To the men engineering a wedding match, the heart of Lucia (Albina Shagimuratova) is no matter. (Cioffi)

The production at the Chicago Lyric is by English director Graham Vick. It’s very old, but reliable, and he came in to work with her on it before peeling off to helm his new production of “The Rise and Fall of the City of Mahagonny” in Copenhagen. She liked his approach, which emphasized, as she put it — “truthful madness so that people can believe what is happening.

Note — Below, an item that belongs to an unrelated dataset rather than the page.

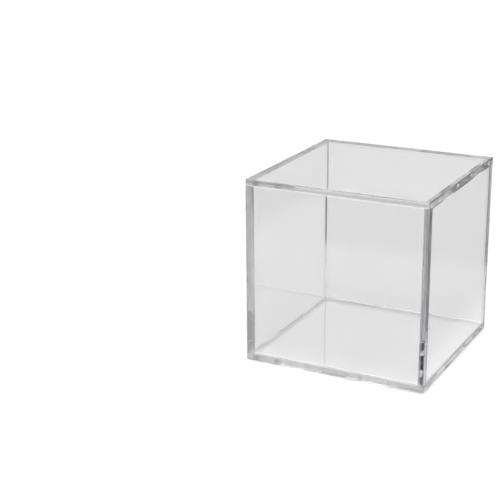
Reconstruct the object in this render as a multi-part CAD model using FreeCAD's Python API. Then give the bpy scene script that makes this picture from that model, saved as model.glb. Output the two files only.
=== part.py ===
"""Clear cubic display case for one ball, made of four push-fit pieces.

Row frame: +Z up, front at -Y, origin at the bottom centre. Lengths are in millimetres.

The cover is one moulding: the top plate with the front and back walls. It lifts off the base, which is the
base plate with the left and right walls standing on it. Every joint is the same tab and notch: a wall ends
in half-thickness tabs, flush with the outside, that drop into notches in the edge of a plate.
"""

import FreeCAD
import Part

import os

# Driving dimensions of the closed case.
SIDE = 108.0            # outside length of every edge of the cube
WALL = 4.0              # thickness of every plate and wall

# Tabs and notches, two to each mating edge.
TAB_WIDTH = 16.0
TAB_PITCH = 50.0        # between the centres of the two tabs on one edge
TAB_DEPTH = 2.0         # thickness of a tab, half the wall
TAB_LEAD = 0.4          # leg of the lead-in chamfer round the tip of a tab

# Fit between the pieces.
REST_GAP = 0.05         # between a wall's end and the plate that it meets
SLIDE_GAP = 0.12        # between faces that pass each other as the case opens
TAB_SHORT = 0.15        # a tab's tip stops this far short of the plate's outer face

# Moulded edges.
EDGE_RADIUS = 0.4       # every outside edge of the cube
INSIDE_RADIUS = 0.4     # inside the cover's two long corners
WALL_END_CHAMFER = 0.4  # ends of a side wall's top and bottom, clear of the cover's inside corners

HALF = SIDE / 2
INNER_TOP = SIDE - WALL
NARROW_REACH = HALF - WALL - SLIDE_GAP
TAB_CENTRES = (-TAB_PITCH / 2, TAB_PITCH / 2)
SIDES = (-1, 1)
OVERSHOOT = 1.0         # how far a cutting or joining block runs past a face
TOUCH = 1.0e-4          # tolerance for picking an edge by its place

ORIGIN = FreeCAD.Vector(0, 0, 0)
Z_AXIS = FreeCAD.Vector(0, 0, 1)
QUARTER_TURN = 90


def block(low, high):
    """A box between two opposite corners."""
    size = [top - bottom for bottom, top in zip(low, high)]
    return Part.makeBox(*size, FreeCAD.Vector(*low))


def near(value, target):
    return abs(value - target) < TOUCH


def tab(side, centre, root, tip):
    """A half-thickness tab on the outside of the wall at side * HALF along X, from z = root to z = tip.

    The three inner edges of its tip are chamfered, to lead it into its notch.
    """
    outer = side * HALF
    x_low, x_high = sorted((outer, side * (HALF - TAB_DEPTH)))
    z_low, z_high = sorted((root, tip))
    low = (x_low, centre - TAB_WIDTH / 2, z_low)
    high = (x_high, centre + TAB_WIDTH / 2, z_high)
    solid = block(low, high)
    lead_in = [edge for edge in solid.Edges
               if near(edge.BoundBox.ZMin, tip) and near(edge.BoundBox.ZMax, tip)
               and not near(edge.CenterOfMass.x, outer)]
    return solid.makeChamfer(TAB_LEAD, lead_in)


def side_wall(side):
    """A wall between the two plates, with tabs up and down; side is -1 for left and +1 for right."""
    z_low = WALL + REST_GAP
    z_high = INNER_TOP - REST_GAP
    x_low, x_high = sorted((side * HALF, side * (HALF - WALL)))
    solid = block((x_low, -NARROW_REACH, z_low), (x_high, NARROW_REACH, z_high))
    corners = [edge for edge in solid.Edges
               if near(abs(edge.CenterOfMass.y), NARROW_REACH) and near(edge.CenterOfMass.z, z_high)]
    solid = solid.makeChamfer(WALL_END_CHAMFER, corners)
    for centre in TAB_CENTRES:
        solid = solid.fuse(tab(side, centre, z_high - OVERSHOOT, SIDE - TAB_SHORT))
        solid = solid.fuse(tab(side, centre, z_low + OVERSHOOT, TAB_SHORT))
    return solid.removeSplitter()


def end_wall(side):
    """A full-width wall at side * HALF along X, hanging from z = SIDE, with tabs at its lower end."""
    z_low = WALL + REST_GAP
    x_low, x_high = sorted((side * HALF, side * (HALF - WALL)))
    solid = block((x_low, -HALF, z_low), (x_high, HALF, SIDE))
    for centre in TAB_CENTRES:
        solid = solid.fuse(tab(side, centre, z_low + OVERSHOOT, TAB_SHORT))
    return solid


def notched_edge_cuts(z_low):
    """Blocks that cut the two notches in a plate's front edge and the two in its back edge."""
    half_width = TAB_WIDTH / 2 + SLIDE_GAP
    cuts = []
    for side in SIDES:
        y_low, y_high = sorted((side * (HALF - TAB_DEPTH - SLIDE_GAP), side * (HALF + OVERSHOOT)))
        for centre in TAB_CENTRES:
            low = (centre - half_width, y_low, z_low - OVERSHOOT)
            high = (centre + half_width, y_high, z_low + WALL + OVERSHOOT)
            cuts.append(block(low, high))
    return cuts


def outside_edges(shape):
    """Edges that lie on two outside faces of the cube at once."""
    found = []
    for edge in shape.Edges:
        middle = edge.CenterOfMass
        on_x = near(abs(middle.x), HALF)
        on_y = near(abs(middle.y), HALF)
        on_z = near(middle.z, 0.0) or near(middle.z, SIDE)
        if on_x + on_y + on_z > 1:
            found.append(edge)
    return found


def base_plate():
    """The bottom plate, with two notches in each of its four edges."""
    shape = block((-HALF, -HALF, 0.0), (HALF, HALF, WALL))
    for cut in notched_edge_cuts(0.0):
        shape = shape.cut(cut)
        cut.rotate(ORIGIN, Z_AXIS, QUARTER_TURN)
        shape = shape.cut(cut)
    return shape.makeFillet(EDGE_RADIUS, outside_edges(shape))


def cover():
    """The top plate with the front and back walls, modelled with its walls on X and turned a quarter round."""
    shape = block((-HALF, -HALF, INNER_TOP), (HALF, HALF, SIDE))
    for side in SIDES:
        shape = shape.fuse(end_wall(side))
    for cut in notched_edge_cuts(INNER_TOP):
        shape = shape.cut(cut)
    shape = shape.removeSplitter()
    inside = [edge for edge in shape.Edges
              if near(abs(edge.CenterOfMass.x), HALF - WALL) and near(edge.CenterOfMass.z, INNER_TOP)
              and edge.Length > WALL]
    shape = shape.makeFillet(INSIDE_RADIUS, inside)
    shape = shape.makeFillet(EDGE_RADIUS, outside_edges(shape))
    shape.rotate(ORIGIN, Z_AXIS, QUARTER_TURN)
    return shape


def main():
    pieces = {
        "base_plate": base_plate(),
        "left_wall": side_wall(-1),
        "right_wall": side_wall(1),
        "cover": cover(),
    }
    os.makedirs("parts", exist_ok=True)
    for name, shape in pieces.items():
        print(name, "solids", len(shape.Solids), "valid", shape.isValid(), "volume", round(shape.Volume, 1))
        shape.Solids[0].exportStep(f"parts/{name}.step")


main()
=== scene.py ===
"""Clear moulded display cube: cover, base plate and two side walls, on a pale studio floor.

Everything is in metres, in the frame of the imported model: +Z up, the front wall at -Y.
"""

import itertools
import math

import bmesh
import bpy
from mathutils import Matrix, Vector, noise


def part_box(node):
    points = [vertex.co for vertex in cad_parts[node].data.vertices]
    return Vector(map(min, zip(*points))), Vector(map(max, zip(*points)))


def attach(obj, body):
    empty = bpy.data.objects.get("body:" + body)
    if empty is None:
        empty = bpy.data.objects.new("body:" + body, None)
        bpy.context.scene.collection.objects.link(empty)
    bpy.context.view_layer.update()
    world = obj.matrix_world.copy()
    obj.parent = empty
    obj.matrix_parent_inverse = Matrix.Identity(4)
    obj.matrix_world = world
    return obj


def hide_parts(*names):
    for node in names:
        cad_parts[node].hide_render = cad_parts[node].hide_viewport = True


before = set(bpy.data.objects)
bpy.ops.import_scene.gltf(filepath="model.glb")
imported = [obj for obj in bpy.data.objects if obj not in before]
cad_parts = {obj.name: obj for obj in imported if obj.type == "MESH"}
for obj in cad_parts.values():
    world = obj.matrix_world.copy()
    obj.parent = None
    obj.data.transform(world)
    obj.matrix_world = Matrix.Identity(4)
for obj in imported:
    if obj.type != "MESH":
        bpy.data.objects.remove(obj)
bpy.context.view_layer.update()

MM = 0.001

# The closed cube and its walls, read from the frame.
COVER_LOW, COVER_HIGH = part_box("cover")
SIDE = COVER_HIGH.z
HALF = COVER_HIGH.x
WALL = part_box("base_plate")[1].z
TAB_TIP = COVER_LOW.z               # height of a lower tab's tip
NARROW_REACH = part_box("right_wall")[1].y    # a side wall ends here, short of the cover's walls

# Tabs and notches, as moulded.
TAB_HALF_WIDTH = 8 * MM
TAB_CENTRES = (-25 * MM, 25 * MM)
TAB_DEPTH = 2 * MM
REST_GAP = 0.05 * MM
SLIDE_GAP = 0.12 * MM

# Finish of the mouldings.
OUTSIDE_RADIUS = 0.42 * MM
SEAM_RADIUS = 0.22 * MM
BEVEL_STEPS = 3
SHARP_TURN = math.radians(57)       # an edge that turns less is part of a flat
GRID_SPACING = 3 * MM
SINK_DEPTH = 0.006 * MM             # how far the moulded faces wander from flat, always inwards
SINK_LENGTH = 17 * MM
CLOSE = 0.01 * MM
POLYSTYRENE_IOR = 1.59

SIDES = (-1, 1)


# Meshes -------------------------------------------------------------------------------------------


def span(a, b):
    return (min(a, b), max(a, b))


def grid_planes(places):
    """The grid planes along one axis: every face of the piece, with even steps between."""
    ends = sorted(set(round(place, 7) for place in places))
    planes = [ends[0]]
    for low, high in zip(ends, ends[1:]):
        steps = max(1, round((high - low) / GRID_SPACING))
        planes += [low + (high - low) * step / steps for step in range(1, steps + 1)]
    return planes


def inside(point, blocks):
    return any(all(low < at < high for at, (low, high) in zip(point, block))
               for block in blocks)


def sink(point):
    """How far a moulded face lies below its true plane at this point: a slow, shallow wander."""
    return SINK_DEPTH * (0.5 + 0.5 * noise.noise(point / SINK_LENGTH))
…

“We had ten hours a day with him, and we were very busy, because it was just for a few days. Graham encouraged me to go ahead and be Lucia — not Albina Shagimuratova playing Lucia — but to be Lucia.” She said it is the approach she prefers, and that she could tell the audience was hanging on to every word at a recent matinee. “People were crying at the cadenza with the flute. I could feel it. It was as if nobody was breathing it was so quiet.”

Shagimuratova will be with Vick for another of his vintage productions at Royal Opera Covent Garden in June 2017 — Mozart’s “Mitridate, re di Ponto,” written when the composer was 14. Vick first presented it in 1991 but it is rarely done. “No singers do this opera,” Shagimuratova said. “It’s very difficult, but we have a really good cast.” Michael Spyres will take the countertenor part of Mitridate; Shagimuratove plays his promised wife, Aspasia, in her role debut. “It’s much more difficult than Queen of the Night, with very high coloratura, four complete arias, and two of them with lots of D, E-flat and E and lots of very fast, brilliant passages, flying up and down through the passaggio.

“This is why I say for me Queen of the Night is nothing. It’s like having a smoke.”

Soon Shagimuratova will be finished with Queen of the Night, she says. However, plenty of madness lies in roles ahead that she is keen to perform. Bellini’s “La sonnambula” and “Norma,” Rossini’s “Semiramide,” the three Tudor queens of Donizetti are among those on her wish list. Doubtless one of these will bring her back to Chicago soon.